REPUBLIKA.CO.ID, SEMARANG -- Analis politik Joko J Prihatmoko menilai Gubernur DKI Jakarta Joko Widodo dan mantan Wakil Presiden Jusuf Kalla merupakan duet ideal sebagai capres dan cawapres pada Pemilihan Presiden 2014.
"Popularitas Jokowi (panggilan Joko Widodo) hingga hari ini begitu tinggi, temasuk di luar Jawa. Kalau dipasangkan dengan Jusuf Kalla (JK), keduanya merupakan pasangan yang merepresentasikan kaum nasionalis dan Islam karena Kalla itu orang NU (Nahdlatul Ulama) meski beliau kader Golkar," katanya di Semarang, Kamis (29/8).
Dosen FISIP Universitas Wahid Hasyim Semarang tersebut menambahkan duet Jokowi-JK juga mencerminkan representasi Jawa-luar Jawa. Menurut dia, JK merupakan sosok yang memiliki pengalaman panjang sebagai pebisnis sekaligus sukses melakukan terobosan ekonomi semasa menjadi wakil presiden.
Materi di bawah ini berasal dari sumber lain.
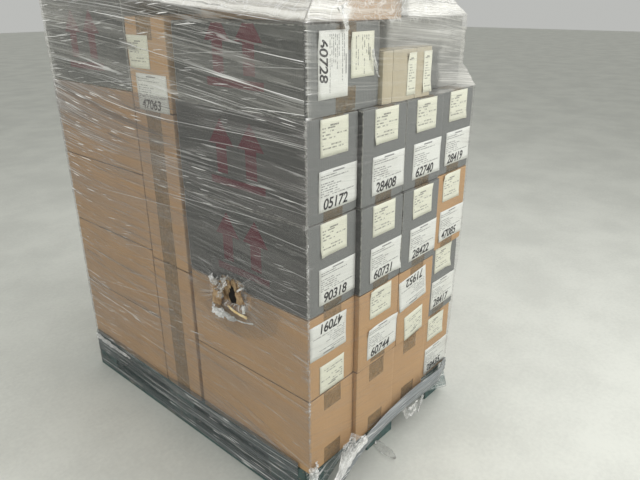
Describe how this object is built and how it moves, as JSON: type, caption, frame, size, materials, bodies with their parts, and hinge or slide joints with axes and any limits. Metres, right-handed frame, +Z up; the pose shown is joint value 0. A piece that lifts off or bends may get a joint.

"Dukungan dari 'grassroot' (masyarakat bawah) kepada Jokowi sangat kuat. Kesederhanaan dia dalam memecahkan masalah yang rumit telah membentuk dirinya sebagai sosok berkarisma," ujar Joko.
Latar belakang ideologi seorang calon tetap penting karena realitas politik tersebut tidak bisa dinafikan ketika meracik pasangan capres dan cawapres di negeri multikultural seperti Indonesia.
Meskipun Jokowi memiliki elektabilitas tinggi, menurut Joko, bukan berarti mantan Wali Kota Surakarta ini bakal mulus mendapat dukungan dari PDI Perjuangan, partai tempat bernaung Jokowi.
"Saya kira elektabilitas Megawati Soekarnoputri (Ketua Umum PDI Perjuangan) nantinya tidak bakal sebesar ketika dia kalah dalam Pilpres 2009. Begitu pula bila Puan Maharani didorong jadi capres," kata Joko.
Joko memprediksi Jokowi merupakan pilihan paling rasional PDI Perjuangan untuk maju menjadi capres. Bila tidak ada masalah besar yang membelitnya, popularitas dan elektabilitas Jokowi sepertinya sulit dilampaui calon lain.
Namun, Joko mengingatkan bahwa Megawati tetap menjadi penentu siapa yang bakal menjadi capres PDI Perjuangan pada 2014 karena dalam munas sebelumnya penentuan capres diserahkan kepada Ketua Umum PDI Perjuangan.